What this task involves:
Each line of the material below should be reproduced exactly.

Material provided:
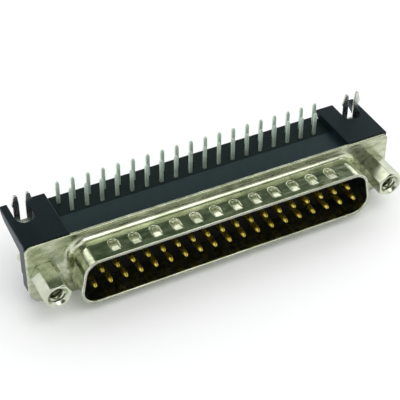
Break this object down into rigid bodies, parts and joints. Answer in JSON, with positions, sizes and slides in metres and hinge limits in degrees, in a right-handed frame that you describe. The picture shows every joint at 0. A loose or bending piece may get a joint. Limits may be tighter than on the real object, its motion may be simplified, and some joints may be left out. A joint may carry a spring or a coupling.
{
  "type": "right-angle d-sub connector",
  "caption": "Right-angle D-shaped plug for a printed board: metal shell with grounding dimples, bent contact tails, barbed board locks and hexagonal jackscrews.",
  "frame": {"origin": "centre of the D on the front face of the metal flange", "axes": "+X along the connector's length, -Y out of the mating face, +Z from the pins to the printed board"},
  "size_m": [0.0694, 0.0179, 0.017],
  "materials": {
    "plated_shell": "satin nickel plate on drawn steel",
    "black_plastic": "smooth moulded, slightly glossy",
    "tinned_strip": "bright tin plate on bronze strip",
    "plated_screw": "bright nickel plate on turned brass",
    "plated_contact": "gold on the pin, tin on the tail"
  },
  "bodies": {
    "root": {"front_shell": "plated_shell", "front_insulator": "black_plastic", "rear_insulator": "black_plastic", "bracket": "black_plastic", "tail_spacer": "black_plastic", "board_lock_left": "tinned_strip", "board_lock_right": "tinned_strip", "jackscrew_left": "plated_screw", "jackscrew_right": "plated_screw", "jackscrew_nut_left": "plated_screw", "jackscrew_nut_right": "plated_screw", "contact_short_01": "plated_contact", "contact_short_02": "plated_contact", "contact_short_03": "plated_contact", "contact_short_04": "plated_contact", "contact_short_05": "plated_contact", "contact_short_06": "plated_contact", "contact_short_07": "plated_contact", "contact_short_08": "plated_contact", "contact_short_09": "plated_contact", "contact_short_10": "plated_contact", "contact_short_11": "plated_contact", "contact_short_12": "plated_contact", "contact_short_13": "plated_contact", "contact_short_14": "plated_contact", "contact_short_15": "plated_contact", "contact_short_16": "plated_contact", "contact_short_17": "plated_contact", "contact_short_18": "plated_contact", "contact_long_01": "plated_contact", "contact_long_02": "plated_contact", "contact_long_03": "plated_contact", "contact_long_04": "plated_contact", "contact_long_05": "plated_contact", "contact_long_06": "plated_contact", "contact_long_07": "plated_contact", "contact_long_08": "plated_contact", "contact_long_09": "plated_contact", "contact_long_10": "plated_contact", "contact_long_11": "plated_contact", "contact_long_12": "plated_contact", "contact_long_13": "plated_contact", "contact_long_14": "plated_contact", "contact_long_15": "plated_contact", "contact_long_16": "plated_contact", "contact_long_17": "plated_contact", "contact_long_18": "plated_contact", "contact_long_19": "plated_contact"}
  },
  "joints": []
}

Full output:
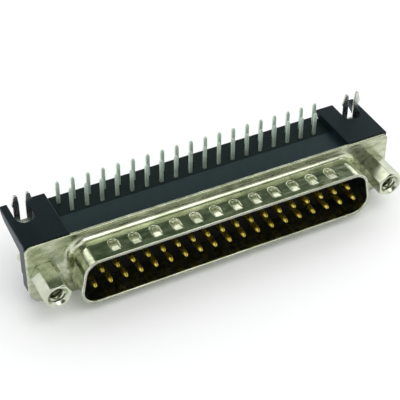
Break this object down into rigid bodies, parts and joints. Answer in JSON, with positions, sizes and slides in metres and hinge limits in degrees, in a right-handed frame that you describe. The picture shows every joint at 0. A loose or bending piece may get a joint. Limits may be tighter than on the real object, its motion may be simplified, and some joints may be left out. A joint may carry a spring or a coupling.
{
  "type": "right-angle d-sub connector",
  "caption": "Right-angle D-shaped plug for a printed board: metal shell with grounding dimples, bent contact tails, barbed board locks and hexagonal jackscrews.",
  "frame": {"origin": "centre of the D on the front face of the metal flange", "axes": "+X along the connector's length, -Y out of the mating face, +Z from the pins to the printed board"},
  "size_m": [0.0694, 0.0179, 0.017],
  "materials": {
    "plated_shell": "satin nickel plate on drawn steel",
    "black_plastic": "smooth moulded, slightly glossy",
    "tinned_strip": "bright tin plate on bronze strip",
    "plated_screw": "bright nickel plate on turned brass",
    "plated_contact": "gold on the pin, tin on the tail"
  },
  "bodies": {
    "root": {"front_shell": "plated_shell", "front_insulator": "black_plastic", "rear_insulator": "black_plastic", "bracket": "black_plastic", "tail_spacer": "black_plastic", "board_lock_left": "tinned_strip", "board_lock_right": "tinned_strip", "jackscrew_left": "plated_screw", "jackscrew_right": "plated_screw", "jackscrew_nut_left": "plated_screw", "jackscrew_nut_right": "plated_screw", "contact_short_01": "plated_contact", "contact_short_02": "plated_contact", "contact_short_03": "plated_contact", "contact_short_04": "plated_contact", "contact_short_05": "plated_contact", "contact_short_06": "plated_contact", "contact_short_07": "plated_contact", "contact_short_08": "plated_contact", "contact_short_09": "plated_contact", "contact_short_10": "plated_contact", "contact_short_11": "plated_contact", "contact_short_12": "plated_contact", "contact_short_13": "plated_contact", "contact_short_14": "plated_contact", "contact_short_15": "plated_contact", "contact_short_16": "plated_contact", "contact_short_17": "plated_contact", "contact_short_18": "plated_contact", "contact_long_01": "plated_contact", "contact_long_02": "plated_contact", "contact_long_03": "plated_contact", "contact_long_04": "plated_contact", "contact_long_05": "plated_contact", "contact_long_06": "plated_contact", "contact_long_07": "plated_contact", "contact_long_08": "plated_contact", "contact_long_09": "plated_contact", "contact_long_10": "plated_contact", "contact_long_11": "plated_contact", "contact_long_12": "plated_contact", "contact_long_13": "plated_contact", "contact_long_14": "plated_contact", "contact_long_15": "plated_contact", "contact_long_16": "plated_contact", "contact_long_17": "plated_contact", "contact_long_18": "plated_contact", "contact_long_19": "plated_contact"}
  },
  "joints": []
}